### RECORDED INFORMATION ###

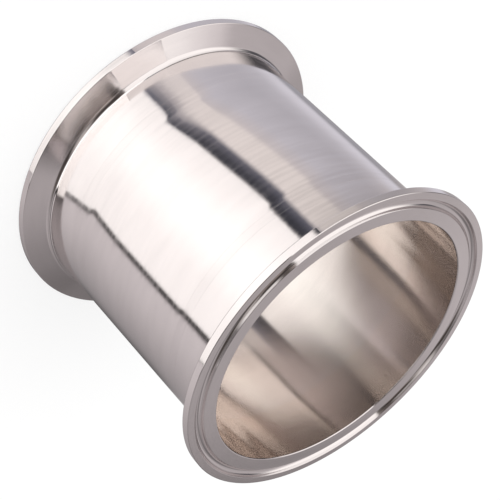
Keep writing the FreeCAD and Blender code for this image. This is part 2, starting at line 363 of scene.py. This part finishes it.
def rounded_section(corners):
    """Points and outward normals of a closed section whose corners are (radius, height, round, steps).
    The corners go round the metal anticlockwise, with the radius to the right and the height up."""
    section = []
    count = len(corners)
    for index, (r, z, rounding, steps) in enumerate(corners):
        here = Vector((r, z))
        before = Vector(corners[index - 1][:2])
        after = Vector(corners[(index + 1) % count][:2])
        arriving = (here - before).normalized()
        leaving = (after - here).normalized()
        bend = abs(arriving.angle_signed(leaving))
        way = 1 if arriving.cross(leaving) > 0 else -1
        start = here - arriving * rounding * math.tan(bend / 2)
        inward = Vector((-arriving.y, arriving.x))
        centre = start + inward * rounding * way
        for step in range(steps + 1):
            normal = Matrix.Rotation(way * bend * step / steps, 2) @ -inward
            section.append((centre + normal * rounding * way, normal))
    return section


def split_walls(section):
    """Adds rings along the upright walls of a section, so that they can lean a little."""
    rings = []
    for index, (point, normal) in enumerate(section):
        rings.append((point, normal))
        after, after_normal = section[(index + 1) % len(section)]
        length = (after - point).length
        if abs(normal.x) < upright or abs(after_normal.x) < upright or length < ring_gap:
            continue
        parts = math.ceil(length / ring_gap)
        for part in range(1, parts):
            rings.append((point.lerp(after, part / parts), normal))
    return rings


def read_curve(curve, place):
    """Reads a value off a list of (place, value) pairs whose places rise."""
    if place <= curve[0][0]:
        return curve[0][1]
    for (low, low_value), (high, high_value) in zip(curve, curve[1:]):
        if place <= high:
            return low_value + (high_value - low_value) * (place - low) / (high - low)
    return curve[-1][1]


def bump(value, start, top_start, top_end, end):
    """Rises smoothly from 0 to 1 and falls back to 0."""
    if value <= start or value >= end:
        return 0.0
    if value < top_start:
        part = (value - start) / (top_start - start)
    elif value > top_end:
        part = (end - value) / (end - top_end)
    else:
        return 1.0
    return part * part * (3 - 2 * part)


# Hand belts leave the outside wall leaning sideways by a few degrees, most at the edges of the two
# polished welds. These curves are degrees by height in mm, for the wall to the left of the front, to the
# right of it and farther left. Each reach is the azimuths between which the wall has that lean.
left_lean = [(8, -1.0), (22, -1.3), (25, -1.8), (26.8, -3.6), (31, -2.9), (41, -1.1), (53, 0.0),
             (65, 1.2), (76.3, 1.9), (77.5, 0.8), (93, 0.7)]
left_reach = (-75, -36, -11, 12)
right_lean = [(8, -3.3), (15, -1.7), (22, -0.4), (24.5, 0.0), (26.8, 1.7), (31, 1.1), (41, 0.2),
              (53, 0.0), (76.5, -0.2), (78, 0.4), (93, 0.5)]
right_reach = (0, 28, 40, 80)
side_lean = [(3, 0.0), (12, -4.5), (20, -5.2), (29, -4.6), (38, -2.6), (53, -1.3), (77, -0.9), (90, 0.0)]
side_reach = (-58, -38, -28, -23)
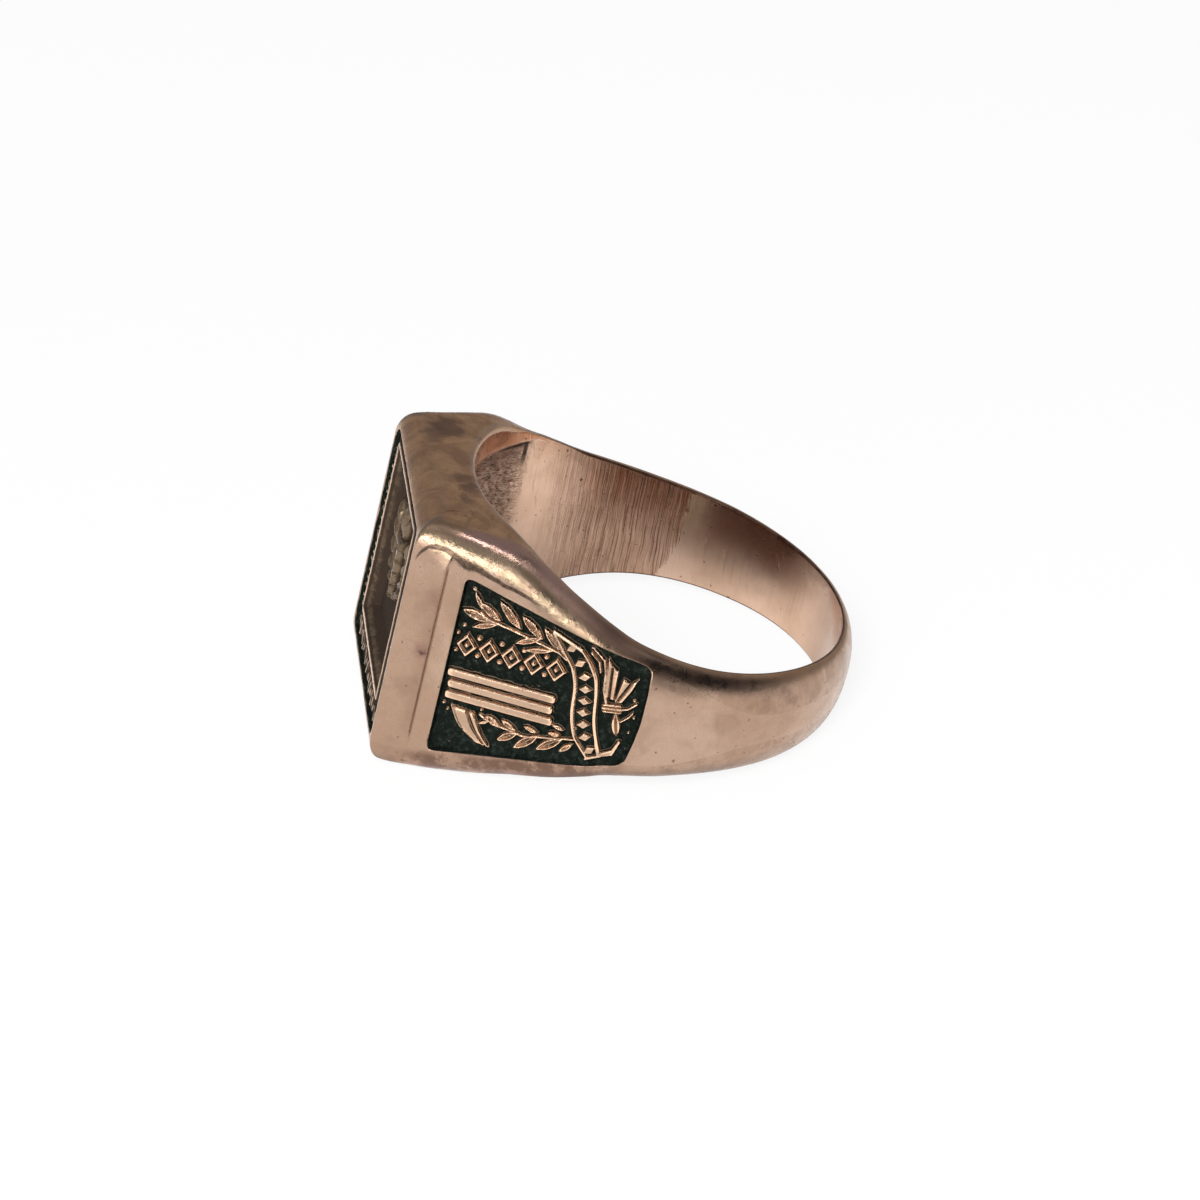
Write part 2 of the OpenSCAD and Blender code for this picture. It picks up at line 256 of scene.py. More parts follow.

###

[SHORT PROBLEM] Write out the whole listing again, exactly as it stands.

[FINAL ANSWER]
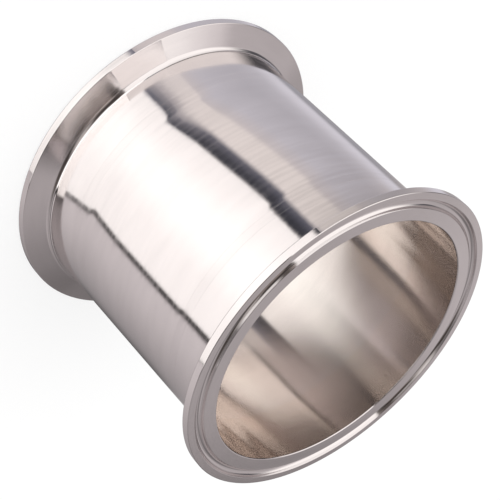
Keep writing the FreeCAD and Blender code for this image. This is part 2, starting at line 363 of scene.py. This part finishes it.
def rounded_section(corners):
    """Points and outward normals of a closed section whose corners are (radius, height, round, steps).
    The corners go round the metal anticlockwise, with the radius to the right and the height up."""
    section = []
    count = len(corners)
    for index, (r, z, rounding, steps) in enumerate(corners):
        here = Vector((r, z))
        before = Vector(corners[index - 1][:2])
        after = Vector(corners[(index + 1) % count][:2])
        arriving = (here - before).normalized()
        leaving = (after - here).normalized()
        bend = abs(arriving.angle_signed(leaving))
        way = 1 if arriving.cross(leaving) > 0 else -1
        start = here - arriving * rounding * math.tan(bend / 2)
        inward = Vector((-arriving.y, arriving.x))
        centre = start + inward * rounding * way
        for step in range(steps + 1):
            normal = Matrix.Rotation(way * bend * step / steps, 2) @ -inward
            section.append((centre + normal * rounding * way, normal))
    return section


def split_walls(section):
    """Adds rings along the upright walls of a section, so that they can lean a little."""
    rings = []
    for index, (point, normal) in enumerate(section):
        rings.append((point, normal))
        after, after_normal = section[(index + 1) % len(section)]
        length = (after - point).length
        if abs(normal.x) < upright or abs(after_normal.x) < upright or length < ring_gap:
            continue
        parts = math.ceil(length / ring_gap)
        for part in range(1, parts):
            rings.append((point.lerp(after, part / parts), normal))
    return rings


def read_curve(curve, place):
    """Reads a value off a list of (place, value) pairs whose places rise."""
    if place <= curve[0][0]:
        return curve[0][1]
    for (low, low_value), (high, high_value) in zip(curve, curve[1:]):
        if place <= high:
            return low_value + (high_value - low_value) * (place - low) / (high - low)
    return curve[-1][1]


def bump(value, start, top_start, top_end, end):
    """Rises smoothly from 0 to 1 and falls back to 0."""
    if value <= start or value >= end:
        return 0.0
    if value < top_start:
        part = (value - start) / (top_start - start)
    elif value > top_end:
        part = (end - value) / (end - top_end)
    else:
        return 1.0
    return part * part * (3 - 2 * part)


# Hand belts leave the outside wall leaning sideways by a few degrees, most at the edges of the two
# polished welds. These curves are degrees by height in mm, for the wall to the left of the front, to the
# right of it and farther left. Each reach is the azimuths between which the wall has that lean.
left_lean = [(8, -1.0), (22, -1.3), (25, -1.8), (26.8, -3.6), (31, -2.9), (41, -1.1), (53, 0.0),
             (65, 1.2), (76.3, 1.9), (77.5, 0.8), (93, 0.7)]
left_reach = (-75, -36, -11, 12)
right_lean = [(8, -3.3), (15, -1.7), (22, -0.4), (24.5, 0.0), (26.8, 1.7), (31, 1.1), (41, 0.2),
              (53, 0.0), (76.5, -0.2), (78, 0.4), (93, 0.5)]
right_reach = (0, 28, 40, 80)
side_lean = [(3, 0.0), (12, -4.5), (20, -5.2), (29, -4.6), (38, -2.6), (53, -1.3), (77, -0.9), (90, 0.0)]
side_reach = (-58, -38, -28, -23)
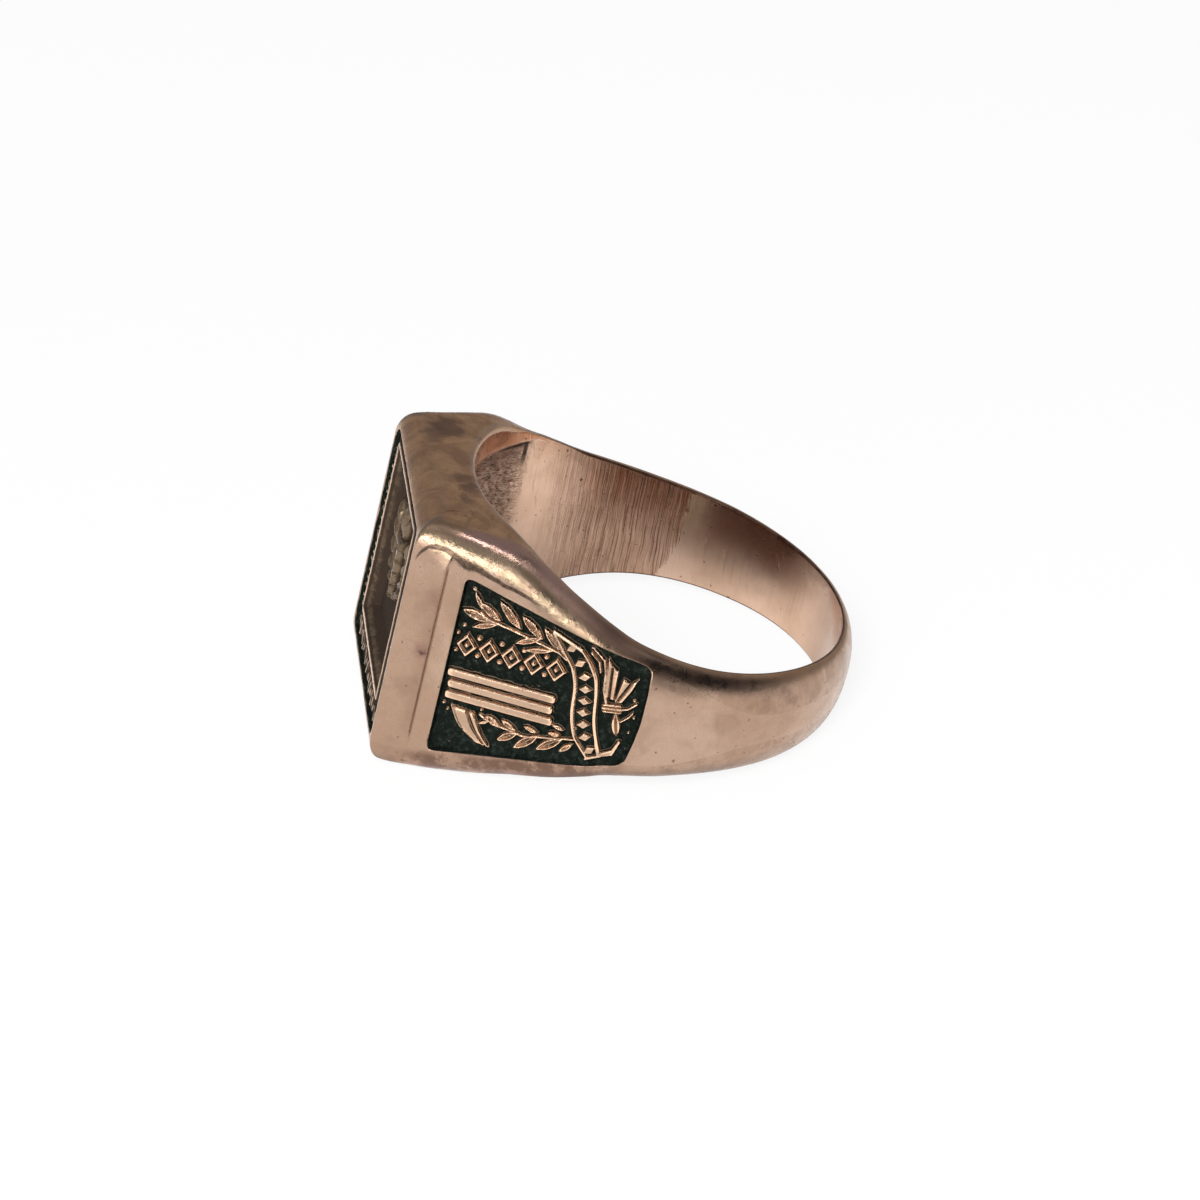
Write part 2 of the OpenSCAD and Blender code for this picture. It picks up at line 256 of scene.py. More parts follow.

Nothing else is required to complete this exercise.